Itchan Kala (por Jorge Sánchez)
Tuve suerte de visitar varias veces Jiva (Khiva) en los tiempos de la URSS, siempre acompañado de españoles, en tren, que bordeaba el río Amu Daria. Entonces a los turistas nos llevaban en tren desde Tashkent, Samarcanda o Bujara hasta Urgench, donde nos esperaba un autobús de Intourist para transportarnos a Jiva, a unos 30 kilómetros de distancia, casi en la misma frontera con Turkmenistán, y allí dormíamos en un hotel modesto en el interior de la ciudadela de Jiva, o Itchan Kala, y yo experimentaba una sensación inefable.
Es como si las murallas protegieran tu sueño, como estar en el vientre materno, uno se siente seguro, como dentro de la amurallada Jerusalén o incluso de Lugo. Los antiguos camelleros de la Ruta de la Seda debían sentir la misma sensación cuando llegaban cansados al caravanserai del oasis de Jiva, con sus mercaderías chinas que transportaban con destino Europa.
A pesar de lo diminuto de la ciudadela, su interior está preñado de mezquitas, madrasas, palacios, mausoleos y casas antiquísimas. Las mujeres visten con unos chillones vestidos de seda y los hombres cubren sus cabezas con un gorro de cordero de lana negra de Astrakhan. La atmósfera te transporta a los tiempos de Sheherezade.

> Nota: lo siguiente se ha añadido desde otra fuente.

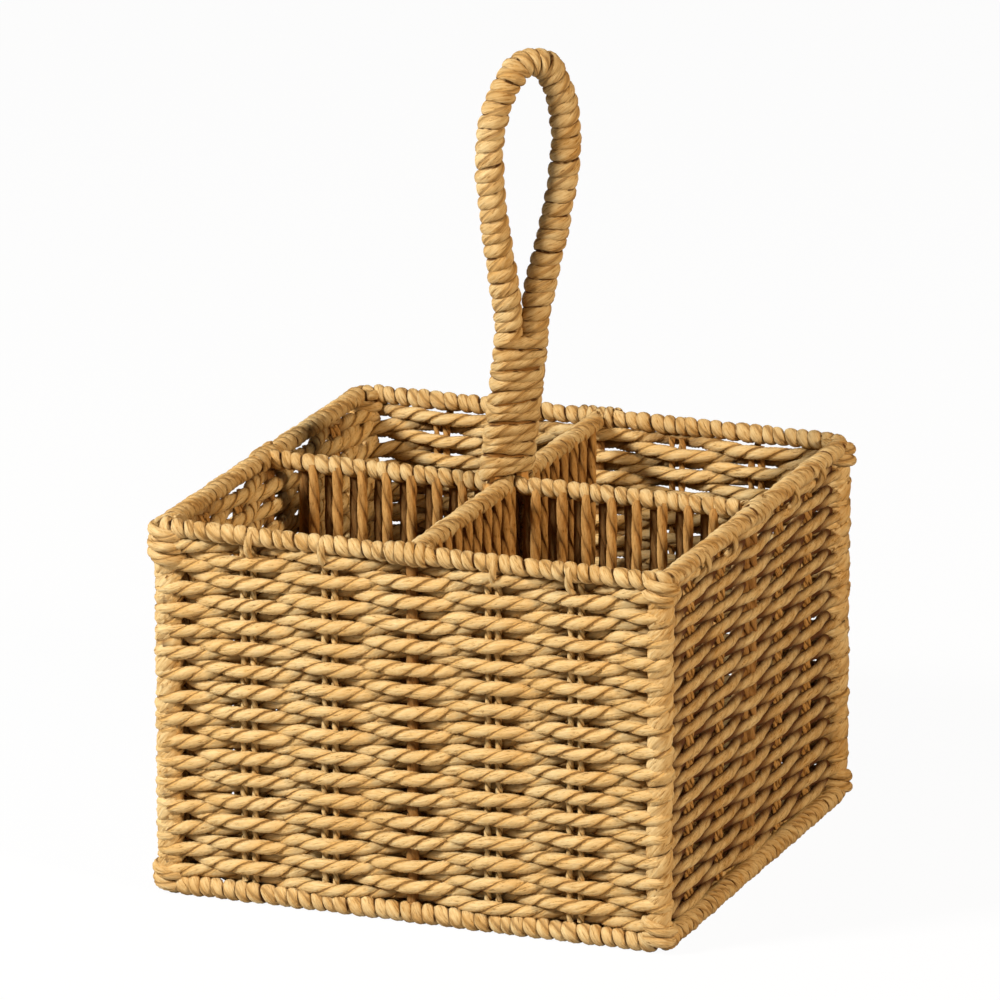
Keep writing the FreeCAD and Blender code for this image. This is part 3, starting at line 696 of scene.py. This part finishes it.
def rims():
    for side, name in enumerate(SIDES):
        for label, level, roll, node_name in (
            ("rim_cord", RIM_LEVEL, RIM_ROLL, "rim_winding"),
            ("foot_cord", BASE_LEVEL, FOOT_ROLL, "base_winding"),
        ):
            turns = coil(rim_guide(level, side), UP, roll / 2 - CORD_INSET, RIM_PITCH, seed=side + level)
            cord = wind(f"{label}_{name}", [turns], **RIM_CORD, seed=side)
            finish(cord, rim_paper, "rim_winding", f"{node_name}_{name}")


# ---------------------------------------------------------------- dividers

def dividers():
    string_foot = corners("divider_strings_front")[0][2]
    for side, name in enumerate(SIDES):
        guide = straight_line((0, -DIVIDER_START, RIM_LEVEL), (0, -DIVIDER_END, RIM_LEVEL), GUIDE_STEP, side)
        turns = coil(guide, UP, RIM_ROLL / 2 - CORD_INSET, DIVIDER_PITCH, seed=side + 20)
        cord = wind(f"divider_cord_{name}", [turns], **RIM_CORD, seed=side + 4)
        finish(cord, rim_paper, "rim_winding", f"divider_winding_{name}")
        lines = []
        for number in STRING_NUMBERS:
            hand = 1 if number % 2 else -1
            place = -(FIRST_STRING + DIVIDER_PITCH * number) + STRING_SWAY * chance.uniform(-1, 1)
            sway = STRING_SWAY * chance.uniform(-1, 1, 4)
            points = [
                (hand * 2.1, place + sway[0], string_foot + 0.3),
                (hand * (2.1 + sway[1]), place + sway[1], RIM_LEVEL * 0.3),
                (hand * (2.1 + sway[2]), place + sway[2], RIM_LEVEL * 0.6),
                (hand * 2.2, place + sway[3], RIM_LEVEL - 16),
                (hand * 2.5, place, RIM_LEVEL - 7),
                (hand * 2.6, place, RIM_LEVEL - 3.5),
                (hand * 2.0, place - 0.3, RIM_LEVEL),
            ]
            lines.append(on_side(smooth_line(points, STRING_STEP), side))
        strings = lay_rope(f"divider_string_{name}", lines, thickness=4.3, lay=28.0)
        across = on_side([RIGHT], side)[0]
        # Painted shade on each string's face that looks to the divider's middle, and near the middle
        mark_painted_shade(strings, TWO_STRANDS, across, middle=0, behind_depth=1.8, middle_depth=1.0)
        finish(strings, shaded_string_paper, "divider_string", f"divider_strings_{name}")


# ---------------------------------------------------------------- stakes

def stakes():
    for side, name in enumerate(SIDES):
        # The front's stakes take the light weft paper, the other walls' the darker string paper: painted
        # shade
        shift, paper = (STAKE_SHIFT, weft_paper) if name == "front" else (-STAKE_SHIFT, shaded_string_paper)
        depth = POST + shift
        lines = []
        for step in STAKE_STEPS:
            for twin in (-1, 1):
                place = step * STAKE_SPACING + twin * STAKE_PAIR / 2
                points = [
                    (place, -depth, stake_low[2] + UPRIGHT_END),
                    (place + 0.2 * twin, -depth, 50),
                    (place - 0.2 * twin, -depth, 95),
                    (place, -depth, stake_high[2] - UPRIGHT_END),
                ]
                lines.append(on_side(smooth_line(points, UPRIGHT_STEP), side))
        cords = lay_rope(f"stake_cord_{name}", lines, thickness=3.2, lay=10.0, section=FINE_STRANDS)
        finish(cords, paper, "stake_cord", f"stakes_{name}")
        # Each stake's end is hooked over the rim
        hooks = []
        for step, lean in zip(STAKE_STEPS, HOOK_LEANS):
            place = step * STAKE_SPACING + lean * 2
            points = [
                (place, -POST - 0.2, RIM_LEVEL - 10.0),
                (place, -POST - 3.2, RIM_LEVEL - 7.6),
                (place + 0.3 * lean, -RING - 4.0, RIM_LEVEL - 4.2),
                (place + 0.7 * lean, -RING - 3.3, RIM_LEVEL + 0.6),
                (place + lean, -RING, RIM_LEVEL + 2.2),
                (place + 1.4 * lean, -RING + 2.0, RIM_LEVEL + 0.4),
            ]
            hooks.append(on_side(smooth_line(points, step=1.4), side))
        ends = lay_rope(f"stake_end_{name}", hooks, thickness=3.1, lay=16.0)
        finish(ends, knot_paper, "rim_winding")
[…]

Por lo que me han contado, estos últimos tiempos Jiva se ha convertido en un lugar muy turístico, pero en los años 80 del siglo XX nuestro grupo de españoles era el único que disfrutaba de la ciudad, éramos siempre los únicos turistas y al declarar ser de España los locales lo veían como si fuéramos de un país maravilloso, creo que nosotros éramos más exóticos para ellos que al revés, y nos invitaban a té y dulces en sus casas.
Tras un día en Jiva, nuestra guía de Intourist nos devolvía a la estación de trenes de Urgench para proseguir el programa, esta vez con destino a Nukus, la capital de Karakalpakstán, la república autónoma y rebelde de Uzbekistán, donde siempre los niños nos tiraban piedras al vernos, por considerarnos «infieles».